I came to America when I was 23 years old. I had 20 lbs less in fat and flesh, and I could be knocked down easily by an evening breeze. Feeling tiny and weak, I always tried to shrink myself to the smallest, so everyone would not notice I was there. Like most of my fellow countrymen who came to America for the first time, I could rarely communicate. If I happened to have a conversation, I rarely understood what other people said. I usually had to asked them to repeat for three to four times and normally they would just give up on the whole idea of talking to me. In some rare cases that I did understood, the burden of comprehension would then switch to them. Though I didn’t mind repeating what I wanted to say for a hundred times, the fact that people would always misunderstand it to something else was so discouraging. Consequently, I muted.

March, 2012

One and a half years in America, myself esteem was too low that it almost buried me alive. I could not get a job. I could not make friend. I could not even lift my head up enough to see farther than my toes. I was so depressed that I started counting the words I said every day. Since speak-able words was such luxurious things, I used them as frugal as I could. In a daily basis, I spent 12 words to the cashier to get my groceries, I spent another 9 words to order a drink at Starbucks where I would stay for hours to read a book or, sometimes, just to see the time flow slowly and wastefully. I saved 4 words in case someone need to ask if the seat next to me was vacant. The last 4 words of a day would finally be spent when I got home and notified my mom about my existence. For a while, I managed to survive with merely 29 words a day. And then things started to change shortly after that, when I added another word I soon learned from my great uncle.

May, 2012

Following the new word that I had just learned, I started to walk on a new path, a path I am pretty sure we all heard about at least once in our life, the Toastmasters path. I found a flyer of a Toastmaster club at the local library so I paid them a visit. At first, it looked like a senior club where the youngest member was at least two times of my age. They were all confidence and they spoke so well. I was scared but I had no other place to go, so I stayed and joined with them. I moved awfully slowly. For several months, I was scheduled to do the minor tasks and except the time I did my first and second speech. It took me four months to do the Table Topic for the first time, and before I had a chance to be a Toastmaster or an Evaluator, I dropped! I had a job and I needed it to pay for school and to pay the debts I accumulated to survive through my 2 jobless years in America. That was November of 2012.

March, 2013

I quit my job and came back. I wouldn’t say I like my job, or my boss, very much. But the desire of being able to communicate, to speak, like those people in Toastmaster was another major reason why I made my decision. I knew it would be tough and it turned out to be even worse. But what I didn’t expect was how the club members treated me after abandoning them. They welcomed me like a long lost child that one day returned to his family. Every single person said welcome back to me when they had the lectern. I was deeply touched.

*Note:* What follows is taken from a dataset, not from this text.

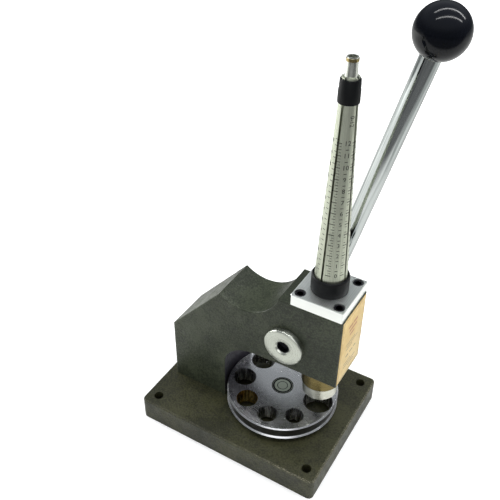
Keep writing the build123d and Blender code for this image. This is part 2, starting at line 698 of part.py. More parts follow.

As life went, there were good times and bad times. I did feel down and I did bounce back, but I never gave up on going to Toastmasters. One speech after another, I finally finished my Competent Communicator manual a few weeks before my third Toastmaster anniversary. The completion of my Competent Leadership manual followed two months after that. I volunteered to become a Club Officer and then an Area Director. When I volunteered for those position, I had no single clue what or how I would do, but I believe every piece of my time devoting for those job would be paid off by another invaluable piece of skill or experience. How could it not be when I have mentors and many experience fellow Toastmaster by my side?

May, 2016

After four years with Toastmasters, I am now a confident citizen, an MBA with a distinction honor on my diploma, and the owner of a small business that grows steadily and healthily, I am so proud to give the credit of all those successes to Toastmaster and to share my story to everyone I know and challenge them to let Toastmasters transform them, like it once helped me to survive through my cold dark night to, one day, see my American dream come true.

Minh Le, CC, ACB

Cành Nhỏ

1.

Cành cây nhỏ cắm trong lọ hoa để trên bàn từ nhiều tuần trước vẫn còn xanh, thậm chí còn bung chồi.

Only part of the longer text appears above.